Namun, mempertahankan
idealisme bukanlah perkara mudah. Banyak mantan aktivis ’98 yang akhirnya
'menjilat ludah sendiri.' Mereka yang dulu lantang bersuara di jalanan kini
justru menjadi pembungkam. Janji manis kekuasaan dan kemewahan perlahan-lahan
menggerogoti idealisme mereka.
"Ah, tidak. Justru
kami sedang memperjuangkan rakyat dari dalam sini," kata mereka setelah
menikmati pengkhianatan akan kemewahannya di lingkaran penguasa.
Nama-nama seperti
Budiman Sudjatmiko, Adian Napitupulu, hingga Fadli Zon menjadi contoh nyata
bagaimana suara lantang idealisme berubah menjadi kepentingan pragmatis partai.
Perjalanan mereka itu kini dikenal sebagai fenomena 'dari Jalanan ke Parlemen'
adalah pola klasik yang terus berulang, menggambarkan bagaimana idealisme
pemuda sering kali tenggelam dalam pragmatisme politik.
Anak muda yang kritis
semestinya mempertahankan peran sebagai pengawas eksternal, menjaga
keseimbangan sistem politik. Namun, jika memilih masuk ke dalam sistem, mereka
harus tetap berpegang pada idealisme agar tidak mengkhianati prinsip awal
perjuangan. Meskipun itu terlihat mustahil karena alih-alih memperbaiki dari
dalam mereka justru menyelam semakin dalam.
Teriak karena
lapar,lalu diam karena sudah kenyang. Di Awal berkomentar, akhirnya menjadi
pemeran. Mungkin begitu kata-kata yang menggambarkan bagaimana pola klasik
karier politik aktivis kampus dari dulu hingga saat ini.
Peran pemuda yang kaya
akan kemewahan seperti yang dimaksud oleh Tan Malaka ternyata sulit ditemukan
di negeri ini. Padahal peran mereka teramat penting.
Fenomena Berulang Aktivis yang Masuk Sistem
Mantan aktivis
mahasiswa, seperti Gielbran Mohammad Noor, menjadi contoh terbaru. Ketika
menjabat sebagai Ketua BEM KM UGM, ia dikenal lantang mengkritik pemerintah.

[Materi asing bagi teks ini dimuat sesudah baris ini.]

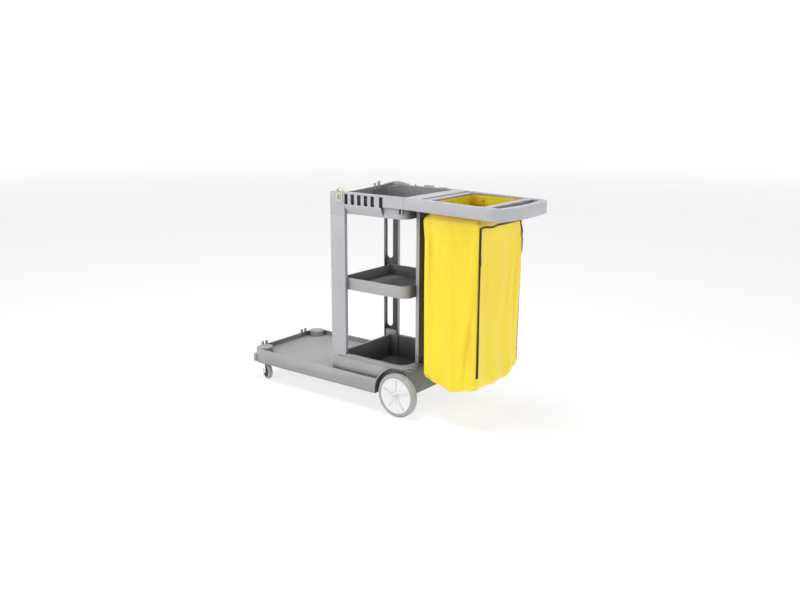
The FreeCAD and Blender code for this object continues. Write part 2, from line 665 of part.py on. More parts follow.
def rear_wheels():
    rim_radius = "wheel_radius - tread_depth"
    for label, side in SIDES.items():
        rim = turned(f"wheel_rim_{label}", [
            ("axle_radius + fit_gap", "0"), ("hub_radius", "0"), ("hub_radius", "wheel_width - 9"),
            (f"{rim_radius} - 9", "wheel_width - 9"), (f"{rim_radius} - 5", "3"), (rim_radius, "3"),
            (rim_radius, "wheel_width - 3"), (f"{rim_radius} - 6", "wheel_width - 4"),
            (f"{rim_radius} - 9", "wheel_width - 5"), ("hub_radius", "wheel_width - 5"),
            ("hub_radius - 3", "wheel_width"), ("axle_radius + fit_gap", "wheel_width")])
        tyre = turned(f"wheel_tyre_{label}", [
            (rim_radius, "3"), (f"{rim_radius} + 2", "1"), (f"{rim_radius} + 8", "0"),
            ("wheel_radius - 6", "2"), ("wheel_radius - 1.5", "7"), ("wheel_radius", "13"),
            ("wheel_radius", "wheel_width - 13"), ("wheel_radius - 1.5", "wheel_width - 7"),
            ("wheel_radius - 6", "wheel_width - 2"), (f"{rim_radius} + 8", "wheel_width"),
            (f"{rim_radius} + 2", "wheel_width - 1"), (rim_radius, "wheel_width - 3")])
        for body in (rim, tyre):
            node(body.Name, lay_wheel(body, side, "wheel_x", f"{side} * wheel_inner", "wheel_radius"))


# ------------------------------------------------------------------ casters

def caster(label, side, swivel):
    """A swivel caster: its parts are made about the stem, then turned to a natural rest angle."""
    stem = turned(f"caster_stem_{label}", [
        ("0", "crown_low - 4"), ("9", "crown_low - 4"), ("9", "crown_low - 0.4"),
        ("stem_radius", "crown_low - 0.4"), ("stem_radius", "crown_high + 0.4"),
        ("15", "crown_high + 0.4"), ("15", "skirt_low + 3"), ("stem_radius", "skirt_low + 3"),
        ("stem_radius", "stem_top"), ("0", "stem_top")])
    crown = box(f"crown_{label}", ("-17", "20"), ("-fork_half - fork_plate", "fork_half + fork_plate"),
                ("crown_low", "crown_high"))
    legs = plate(f"fork_legs_{label}", "XZ_Plane",
                 [("-15", "crown_low + 1"), ("20", "crown_low + 1"), ("caster_trail + 8", "40"),
                  ("caster_trail + 7", "32"), ("caster_trail + 2", "28.5"), ("caster_trail - 5", "30"),
                  ("caster_trail - 8", "36")], "2 * fork_half + 2 * fork_plate", both_ways=True)
    between = box(f"fork_gap_{label}", ("-30", "60"), ("-fork_half", "fork_half"), ("20", "crown_low"))
    bore = cylinder(f"crown_bore_{label}", "Z", ("0", "0"), ("crown_low - 5", "crown_high + 5"),
                    "stem_radius + fit_gap")
    bolt_way = ("caster_trail", "caster_radius")
    bolt_hole = cylinder(f"bolt_hole_{label}", "Y", bolt_way, ("-30", "30"), "caster_axle")
    fork = cut(f"caster_fork_{label}", fuse(f"fork_solid_{label}", crown, legs), between, bore, bolt_hole)
    reach = "fork_half + fork_plate"
    rod = cylinder(f"bolt_rod_{label}", "Y", bolt_way, (f"-({reach}) - 3", f"{reach} + 3"), "caster_axle")
    head = cylinder(f"bolt_head_{label}", "Y", bolt_way, (f"-({reach}) - 4", f"-({reach})"), "7")
    nut = cylinder(f"bolt_nut_{label}", "Y", bolt_way, (reach, f"{reach} + 4"), "7")
    bolt = fuse(f"caster_bolt_{label}", rod, head, nut)
    core = ring(f"caster_core_{label}", bolt_way, "caster_width / 2 - 1", "caster_axle + fit_gap",
                "core_radius")
    tyre = ring(f"caster_tread_{label}", bolt_way, "caster_width / 2", "core_radius", "caster_radius")
    tyre = round_edges(f"caster_tread_round_{label}", tyre, 5,
                       lambda edge: edge.BoundBox.ZLength > 2 * SIZES["caster_radius"] - 1)
    for name, thing in (("stem", stem), ("fork", fork), ("bolt", bolt), ("core", core), ("tyre", tyre)):
        thing.Placement = FreeCAD.Placement(FreeCAD.Vector(), FreeCAD.Rotation(UP, swivel))
        place(thing, "-caster_x", f"{side} * caster_y", "0")
        node(f"caster_{name}_{label}", thing)


def ring(name, way, half, inner, outer):
    return cut(name, cylinder(name + "_disc", "Y", way, (f"-({half})", half), outer),
               cylinder(name + "_hole", "Y", way, ("-40", "40"), inner))


def write(folder):
    os.makedirs(folder, exist_ok=True)
    for thing in nodes:
        thing.Shape.exportStep(f"{folder}/{thing.Label}.step")


def check():
    doc.recompute()
    for thing in doc.Objects:
        if "Invalid" in thing.State or "Error" in thing.State:
            raise RuntimeError(f"{thing.Name} failed: {thing.State}")
    for thing in nodes:
        if thing.Shape.isNull() or not thing.Shape.isValid():
            raise RuntimeError(f"{thing.Label} has no valid shape")
        print(thing.Label, len(thing.Shape.Solids), round(thing.Shape.Volume))


base_moulding()
corner_bumpers()
lower_bin()
front_uprights()
rear_uprights()
trays()
for side_name, side_sign in SIDES.items():
    node(f"tool_rail_{side_name}", tool_rail(side_name, side_sign))
tool_clip()
bag_frame()
bag_hooks()
bag()
bag_door()
rear_axle()
rear_wheels()
caster("left", SIDES["left"], -20)
caster("right", SIDES["right"], 14)
check()
write("parts")
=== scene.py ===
import json
import math

import bmesh
import bpy
from mathutils import Matrix, Vector, noise
from mathutils.bvhtree import BVHTree


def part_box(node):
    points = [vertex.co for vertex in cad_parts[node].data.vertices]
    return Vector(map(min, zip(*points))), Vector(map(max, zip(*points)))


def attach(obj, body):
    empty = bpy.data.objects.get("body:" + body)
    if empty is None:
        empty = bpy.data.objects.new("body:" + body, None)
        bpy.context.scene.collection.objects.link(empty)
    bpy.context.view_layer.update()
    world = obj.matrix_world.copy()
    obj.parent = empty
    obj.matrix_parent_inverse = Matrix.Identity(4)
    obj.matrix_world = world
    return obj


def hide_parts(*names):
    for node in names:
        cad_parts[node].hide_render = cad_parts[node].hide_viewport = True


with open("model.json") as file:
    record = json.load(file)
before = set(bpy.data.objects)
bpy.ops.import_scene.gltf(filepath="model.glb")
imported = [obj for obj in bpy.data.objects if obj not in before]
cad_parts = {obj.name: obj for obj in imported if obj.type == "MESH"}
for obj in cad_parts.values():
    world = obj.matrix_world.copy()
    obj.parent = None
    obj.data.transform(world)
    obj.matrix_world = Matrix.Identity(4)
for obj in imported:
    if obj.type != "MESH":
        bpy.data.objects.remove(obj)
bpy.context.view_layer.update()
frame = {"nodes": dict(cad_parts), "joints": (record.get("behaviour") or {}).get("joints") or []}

# The looks of the housekeeping cart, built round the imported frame.  Metres, +X towards the push handle,
# -Y the left side, +Z up.

SIDES = {"left": -1, "right": 1}
MM = 0.001
SMOOTH = math.radians(38)           # edges that turn less than this are shaded smooth
SHARP = math.radians(30)            # CAD edges that turn more than this are rounded
WELD = 0.02 * MM                    # CAD corners closer than this are one corner
FLAT_TURN = math.radians(0.6)       # CAD faces that turn less than this are one face
UP = Vector((0, 0, 1))

CAMERA_PLACE = (2.425, -3.166, 1.441)
CAMERA_LENS, CAMERA_SENSOR = 39.62, 36
CAMERA_AZIMUTH, CAMERA_ELEVATION, CAMERA_ROLL = 36.98, 13.80, -0.24


# ------------------------------------------------------------------ camera, light and floor

def make_camera():
    """The photographer's place: in front of the left side, a little above the cart."""
    azimuth = math.radians(CAMERA_AZIMUTH)
    elevation = math.radians(CAMERA_ELEVATION)
    roll = math.radians(CAMERA_ROLL)
    data = bpy.data.cameras.new("camera")
    data.sensor_width = CAMERA_SENSOR
    data.lens = CAMERA_LENS
    camera = bpy.data.objects.new("camera", data)
    camera.location = CAMERA_PLACE
    look = Vector((-math.sin(azimuth) * math.cos(elevation), math.cos(azimuth) * math.cos(elevation),
                   -math.sin(elevation)))
    camera.rotation_mode = "QUATERNION"
    turn = Matrix.Rotation(roll, 4, look).to_quaternion()
    camera.rotation_quaternion = turn @ look.to_track_quat("-Z", "Y")
    bpy.context.scene.collection.objects.link(camera)
    bpy.context.scene.camera = camera


def soft_light(name, place, target, size, power):
    data = bpy.data.lights.new(name, "AREA")
    data.shape = "DISK"
    data.size = size
    data.energy = power
    lamp = bpy.data.objects.new(name, data)
    lamp.location = place
    lamp.rotation_euler = (Vector(target) - Vector(place)).to_track_quat("-Z", "Y").to_euler()
    bpy.context.scene.collection.objects.link(lamp)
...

Namun, kini ia bergabung dengan partai politik sebagai Wakil Ketua Harian PKB.
Langkah ini memunculkan pertanyaan besar: sejauh mana konsistensi idealisme
yang pernah diperjuangkannya?
Tekanan Politik dan Kompromi Kepentingan
Masuknya aktivis ke
sistem politik sering kali diiringi tekanan untuk berkompromi. Banyak laporan
dan pengamatan menunjukkan bahwa kader partai politik sering kali merasa
kesulitan mempertahankan idealisme mereka akibat tekanan internal dan tuntutan
kepentingan partai. Hal ini menunjukkan bahwa masuk ke dalam sistem tidak
selalu berarti membawa perubahan, tetapi justru berisiko larut dalam
pragmatisme politik.
Pentingnya Kritikus Eksternal
Kehadiran pemuda
sebagai pengawas eksternal sangat diperlukan untuk menjaga akuntabilitas
pemerintah. Gerakan mahasiswa pada tahun 1998, misalnya, berhasil menekan
pemerintah untuk melakukan reformasi politik yang substansial. Ini menjadi
bukti bahwa suara kritis dari luar sistem mampu menciptakan perubahan besar
tanpa harus terjebak dalam kompromi politik yang melemahkan.
Anak muda yang kritis
seharusnya menjadi pengawas eksternal yang menjaga keseimbangan sistem,
memastikan pemerintah tetap akuntabel. Mereka harus berpegang teguh pada
idealisme agar tidak menjadi 'badut partai' yang dicemooh oleh generasi
berikutnya.
Sebagai penutup, pemuda
memiliki tanggung jawab besar untuk menjaga kemewahan idealisme mereka,
sebagaimana yang dikatakan Tan Malaka. Dengan demikian, mereka tidak hanya
menjaga kehormatan pribadi, tetapi juga memenuhi harapan masyarakat yang
menggantungkan perubahan pada suara lantang mereka.